Write out the listing in full, matching it word for word.

** start of DATA EXTRACT **

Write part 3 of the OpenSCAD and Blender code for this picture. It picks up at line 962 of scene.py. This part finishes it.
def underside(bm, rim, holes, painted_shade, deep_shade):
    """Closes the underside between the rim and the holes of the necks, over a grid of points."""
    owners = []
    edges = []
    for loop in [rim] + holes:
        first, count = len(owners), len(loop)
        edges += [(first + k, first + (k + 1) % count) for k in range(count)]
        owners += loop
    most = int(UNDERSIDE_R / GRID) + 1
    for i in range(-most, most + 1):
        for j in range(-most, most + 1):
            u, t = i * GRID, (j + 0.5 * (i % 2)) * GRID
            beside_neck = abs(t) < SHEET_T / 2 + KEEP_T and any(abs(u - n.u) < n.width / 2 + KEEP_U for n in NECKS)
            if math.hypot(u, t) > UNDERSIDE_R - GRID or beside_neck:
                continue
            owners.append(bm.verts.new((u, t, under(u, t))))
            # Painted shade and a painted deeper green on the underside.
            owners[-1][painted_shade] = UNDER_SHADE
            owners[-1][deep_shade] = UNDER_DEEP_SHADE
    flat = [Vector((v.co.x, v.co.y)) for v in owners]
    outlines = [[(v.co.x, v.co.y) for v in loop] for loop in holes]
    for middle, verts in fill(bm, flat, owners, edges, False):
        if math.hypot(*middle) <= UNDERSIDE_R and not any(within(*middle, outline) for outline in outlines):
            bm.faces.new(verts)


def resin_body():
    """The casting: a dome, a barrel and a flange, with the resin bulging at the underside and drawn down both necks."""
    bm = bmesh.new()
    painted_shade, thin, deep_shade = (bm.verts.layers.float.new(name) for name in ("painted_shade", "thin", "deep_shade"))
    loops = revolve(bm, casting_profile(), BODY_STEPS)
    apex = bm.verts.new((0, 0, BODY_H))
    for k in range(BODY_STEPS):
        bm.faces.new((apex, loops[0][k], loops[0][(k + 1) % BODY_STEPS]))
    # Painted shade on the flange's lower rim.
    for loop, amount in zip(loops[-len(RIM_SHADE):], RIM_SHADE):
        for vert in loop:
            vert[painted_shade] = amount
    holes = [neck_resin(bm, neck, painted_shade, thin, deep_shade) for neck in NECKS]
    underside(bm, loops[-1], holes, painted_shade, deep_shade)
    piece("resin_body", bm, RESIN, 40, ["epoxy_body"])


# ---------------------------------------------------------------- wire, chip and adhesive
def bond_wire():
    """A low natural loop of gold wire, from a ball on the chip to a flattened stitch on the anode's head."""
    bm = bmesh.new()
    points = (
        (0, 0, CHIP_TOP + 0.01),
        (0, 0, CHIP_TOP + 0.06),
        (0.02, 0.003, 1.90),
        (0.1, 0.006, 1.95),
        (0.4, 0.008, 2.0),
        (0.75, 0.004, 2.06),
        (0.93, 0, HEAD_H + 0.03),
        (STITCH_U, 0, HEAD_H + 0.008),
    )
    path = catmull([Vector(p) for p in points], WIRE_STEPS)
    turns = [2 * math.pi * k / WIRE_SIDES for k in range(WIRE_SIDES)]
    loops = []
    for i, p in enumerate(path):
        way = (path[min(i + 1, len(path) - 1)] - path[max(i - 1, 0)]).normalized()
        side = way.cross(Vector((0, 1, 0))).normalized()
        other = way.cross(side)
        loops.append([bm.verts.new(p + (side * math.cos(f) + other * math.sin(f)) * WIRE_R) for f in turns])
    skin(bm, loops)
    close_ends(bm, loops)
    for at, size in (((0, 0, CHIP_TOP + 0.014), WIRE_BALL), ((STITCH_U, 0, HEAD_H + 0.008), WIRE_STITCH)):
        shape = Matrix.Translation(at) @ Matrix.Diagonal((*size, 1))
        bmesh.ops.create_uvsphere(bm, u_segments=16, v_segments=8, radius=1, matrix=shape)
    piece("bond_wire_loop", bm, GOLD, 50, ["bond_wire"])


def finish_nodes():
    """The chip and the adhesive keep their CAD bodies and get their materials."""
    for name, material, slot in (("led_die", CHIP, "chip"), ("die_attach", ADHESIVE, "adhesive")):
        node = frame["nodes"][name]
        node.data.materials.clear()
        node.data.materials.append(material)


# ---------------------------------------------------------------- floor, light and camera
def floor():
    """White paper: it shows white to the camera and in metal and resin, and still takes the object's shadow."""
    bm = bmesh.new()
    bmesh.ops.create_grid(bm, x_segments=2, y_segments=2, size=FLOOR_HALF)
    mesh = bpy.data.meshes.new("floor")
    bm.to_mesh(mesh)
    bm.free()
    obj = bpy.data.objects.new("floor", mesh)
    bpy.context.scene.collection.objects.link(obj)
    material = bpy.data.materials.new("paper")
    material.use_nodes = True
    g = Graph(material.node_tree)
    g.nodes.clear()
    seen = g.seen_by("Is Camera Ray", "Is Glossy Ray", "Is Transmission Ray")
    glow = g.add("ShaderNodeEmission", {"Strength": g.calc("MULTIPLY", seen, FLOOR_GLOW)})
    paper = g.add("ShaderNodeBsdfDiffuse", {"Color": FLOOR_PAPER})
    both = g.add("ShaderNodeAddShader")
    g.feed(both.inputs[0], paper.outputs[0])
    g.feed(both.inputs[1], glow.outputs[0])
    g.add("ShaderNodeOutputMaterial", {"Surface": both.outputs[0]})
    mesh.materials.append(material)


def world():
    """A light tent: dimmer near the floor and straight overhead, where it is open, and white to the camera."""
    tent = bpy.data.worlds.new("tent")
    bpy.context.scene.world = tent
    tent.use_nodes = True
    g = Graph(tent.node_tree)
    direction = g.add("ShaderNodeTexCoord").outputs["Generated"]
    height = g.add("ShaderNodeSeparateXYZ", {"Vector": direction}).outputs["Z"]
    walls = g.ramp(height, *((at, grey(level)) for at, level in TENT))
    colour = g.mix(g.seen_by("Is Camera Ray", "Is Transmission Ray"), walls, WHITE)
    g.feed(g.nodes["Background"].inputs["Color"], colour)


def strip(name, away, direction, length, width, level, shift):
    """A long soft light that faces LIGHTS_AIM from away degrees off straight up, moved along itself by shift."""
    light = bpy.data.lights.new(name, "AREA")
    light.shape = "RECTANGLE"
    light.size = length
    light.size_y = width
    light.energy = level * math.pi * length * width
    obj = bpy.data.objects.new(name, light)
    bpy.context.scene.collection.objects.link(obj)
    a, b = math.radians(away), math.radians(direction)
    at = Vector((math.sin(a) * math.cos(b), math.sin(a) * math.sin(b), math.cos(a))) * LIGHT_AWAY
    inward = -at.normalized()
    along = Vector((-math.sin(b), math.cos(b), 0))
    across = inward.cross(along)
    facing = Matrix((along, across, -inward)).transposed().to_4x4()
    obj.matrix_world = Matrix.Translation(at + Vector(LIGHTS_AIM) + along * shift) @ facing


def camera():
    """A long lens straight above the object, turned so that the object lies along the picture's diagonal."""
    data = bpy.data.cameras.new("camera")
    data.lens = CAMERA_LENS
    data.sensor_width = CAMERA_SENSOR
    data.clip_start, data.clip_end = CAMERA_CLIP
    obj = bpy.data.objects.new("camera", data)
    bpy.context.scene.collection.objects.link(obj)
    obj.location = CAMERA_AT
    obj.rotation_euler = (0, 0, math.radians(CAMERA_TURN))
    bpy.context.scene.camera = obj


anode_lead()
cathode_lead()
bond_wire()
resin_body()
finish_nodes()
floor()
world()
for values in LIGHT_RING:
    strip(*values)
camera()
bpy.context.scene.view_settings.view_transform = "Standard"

** end of DATA EXTRACT **

_EXPECTED ANSWER_:
Write part 3 of the OpenSCAD and Blender code for this picture. It picks up at line 962 of scene.py. This part finishes it.
def underside(bm, rim, holes, painted_shade, deep_shade):
    """Closes the underside between the rim and the holes of the necks, over a grid of points."""
    owners = []
    edges = []
    for loop in [rim] + holes:
        first, count = len(owners), len(loop)
        edges += [(first + k, first + (k + 1) % count) for k in range(count)]
        owners += loop
    most = int(UNDERSIDE_R / GRID) + 1
    for i in range(-most, most + 1):
        for j in range(-most, most + 1):
            u, t = i * GRID, (j + 0.5 * (i % 2)) * GRID
            beside_neck = abs(t) < SHEET_T / 2 + KEEP_T and any(abs(u - n.u) < n.width / 2 + KEEP_U for n in NECKS)
            if math.hypot(u, t) > UNDERSIDE_R - GRID or beside_neck:
                continue
            owners.append(bm.verts.new((u, t, under(u, t))))
            # Painted shade and a painted deeper green on the underside.
            owners[-1][painted_shade] = UNDER_SHADE
            owners[-1][deep_shade] = UNDER_DEEP_SHADE
    flat = [Vector((v.co.x, v.co.y)) for v in owners]
    outlines = [[(v.co.x, v.co.y) for v in loop] for loop in holes]
    for middle, verts in fill(bm, flat, owners, edges, False):
        if math.hypot(*middle) <= UNDERSIDE_R and not any(within(*middle, outline) for outline in outlines):
            bm.faces.new(verts)


def resin_body():
    """The casting: a dome, a barrel and a flange, with the resin bulging at the underside and drawn down both necks."""
    bm = bmesh.new()
    painted_shade, thin, deep_shade = (bm.verts.layers.float.new(name) for name in ("painted_shade", "thin", "deep_shade"))
    loops = revolve(bm, casting_profile(), BODY_STEPS)
    apex = bm.verts.new((0, 0, BODY_H))
    for k in range(BODY_STEPS):
        bm.faces.new((apex, loops[0][k], loops[0][(k + 1) % BODY_STEPS]))
    # Painted shade on the flange's lower rim.
    for loop, amount in zip(loops[-len(RIM_SHADE):], RIM_SHADE):
        for vert in loop:
            vert[painted_shade] = amount
    holes = [neck_resin(bm, neck, painted_shade, thin, deep_shade) for neck in NECKS]
    underside(bm, loops[-1], holes, painted_shade, deep_shade)
    piece("resin_body", bm, RESIN, 40, ["epoxy_body"])


# ---------------------------------------------------------------- wire, chip and adhesive
def bond_wire():
    """A low natural loop of gold wire, from a ball on the chip to a flattened stitch on the anode's head."""
    bm = bmesh.new()
    points = (
        (0, 0, CHIP_TOP + 0.01),
        (0, 0, CHIP_TOP + 0.06),
        (0.02, 0.003, 1.90),
        (0.1, 0.006, 1.95),
        (0.4, 0.008, 2.0),
        (0.75, 0.004, 2.06),
        (0.93, 0, HEAD_H + 0.03),
        (STITCH_U, 0, HEAD_H + 0.008),
    )
    path = catmull([Vector(p) for p in points], WIRE_STEPS)
    turns = [2 * math.pi * k / WIRE_SIDES for k in range(WIRE_SIDES)]
    loops = []
    for i, p in enumerate(path):
        way = (path[min(i + 1, len(path) - 1)] - path[max(i - 1, 0)]).normalized()
        side = way.cross(Vector((0, 1, 0))).normalized()
        other = way.cross(side)
        loops.append([bm.verts.new(p + (side * math.cos(f) + other * math.sin(f)) * WIRE_R) for f in turns])
    skin(bm, loops)
    close_ends(bm, loops)
    for at, size in (((0, 0, CHIP_TOP + 0.014), WIRE_BALL), ((STITCH_U, 0, HEAD_H + 0.008), WIRE_STITCH)):
        shape = Matrix.Translation(at) @ Matrix.Diagonal((*size, 1))
        bmesh.ops.create_uvsphere(bm, u_segments=16, v_segments=8, radius=1, matrix=shape)
    piece("bond_wire_loop", bm, GOLD, 50, ["bond_wire"])


def finish_nodes():
    """The chip and the adhesive keep their CAD bodies and get their materials."""
    for name, material, slot in (("led_die", CHIP, "chip"), ("die_attach", ADHESIVE, "adhesive")):
        node = frame["nodes"][name]
        node.data.materials.clear()
        node.data.materials.append(material)


# ---------------------------------------------------------------- floor, light and camera
def floor():
    """White paper: it shows white to the camera and in metal and resin, and still takes the object's shadow."""
    bm = bmesh.new()
    bmesh.ops.create_grid(bm, x_segments=2, y_segments=2, size=FLOOR_HALF)
    mesh = bpy.data.meshes.new("floor")
    bm.to_mesh(mesh)
    bm.free()
    obj = bpy.data.objects.new("floor", mesh)
    bpy.context.scene.collection.objects.link(obj)
    material = bpy.data.materials.new("paper")
    material.use_nodes = True
    g = Graph(material.node_tree)
    g.nodes.clear()
    seen = g.seen_by("Is Camera Ray", "Is Glossy Ray", "Is Transmission Ray")
    glow = g.add("ShaderNodeEmission", {"Strength": g.calc("MULTIPLY", seen, FLOOR_GLOW)})
    paper = g.add("ShaderNodeBsdfDiffuse", {"Color": FLOOR_PAPER})
    both = g.add("ShaderNodeAddShader")
    g.feed(both.inputs[0], paper.outputs[0])
    g.feed(both.inputs[1], glow.outputs[0])
    g.add("ShaderNodeOutputMaterial", {"Surface": both.outputs[0]})
    mesh.materials.append(material)


def world():
    """A light tent: dimmer near the floor and straight overhead, where it is open, and white to the camera."""
    tent = bpy.data.worlds.new("tent")
    bpy.context.scene.world = tent
    tent.use_nodes = True
    g = Graph(tent.node_tree)
    direction = g.add("ShaderNodeTexCoord").outputs["Generated"]
    height = g.add("ShaderNodeSeparateXYZ", {"Vector": direction}).outputs["Z"]
    walls = g.ramp(height, *((at, grey(level)) for at, level in TENT))
    colour = g.mix(g.seen_by("Is Camera Ray", "Is Transmission Ray"), walls, WHITE)
    g.feed(g.nodes["Background"].inputs["Color"], colour)


def strip(name, away, direction, length, width, level, shift):
    """A long soft light that faces LIGHTS_AIM from away degrees off straight up, moved along itself by shift."""
    light = bpy.data.lights.new(name, "AREA")
    light.shape = "RECTANGLE"
    light.size = length
    light.size_y = width
    light.energy = level * math.pi * length * width
    obj = bpy.data.objects.new(name, light)
    bpy.context.scene.collection.objects.link(obj)
    a, b = math.radians(away), math.radians(direction)
    at = Vector((math.sin(a) * math.cos(b), math.sin(a) * math.sin(b), math.cos(a))) * LIGHT_AWAY
    inward = -at.normalized()
    along = Vector((-math.sin(b), math.cos(b), 0))
    across = inward.cross(along)
    facing = Matrix((along, across, -inward)).transposed().to_4x4()
    obj.matrix_world = Matrix.Translation(at + Vector(LIGHTS_AIM) + along * shift) @ facing


def camera():
    """A long lens straight above the object, turned so that the object lies along the picture's diagonal."""
    data = bpy.data.cameras.new("camera")
    data.lens = CAMERA_LENS
    data.sensor_width = CAMERA_SENSOR
    data.clip_start, data.clip_end = CAMERA_CLIP
    obj = bpy.data.objects.new("camera", data)
    bpy.context.scene.collection.objects.link(obj)
    obj.location = CAMERA_AT
    obj.rotation_euler = (0, 0, math.radians(CAMERA_TURN))
    bpy.context.scene.camera = obj


anode_lead()
cathode_lead()
bond_wire()
resin_body()
finish_nodes()
floor()
world()
for values in LIGHT_RING:
    strip(*values)
camera()
bpy.context.scene.view_settings.view_transform = "Standard"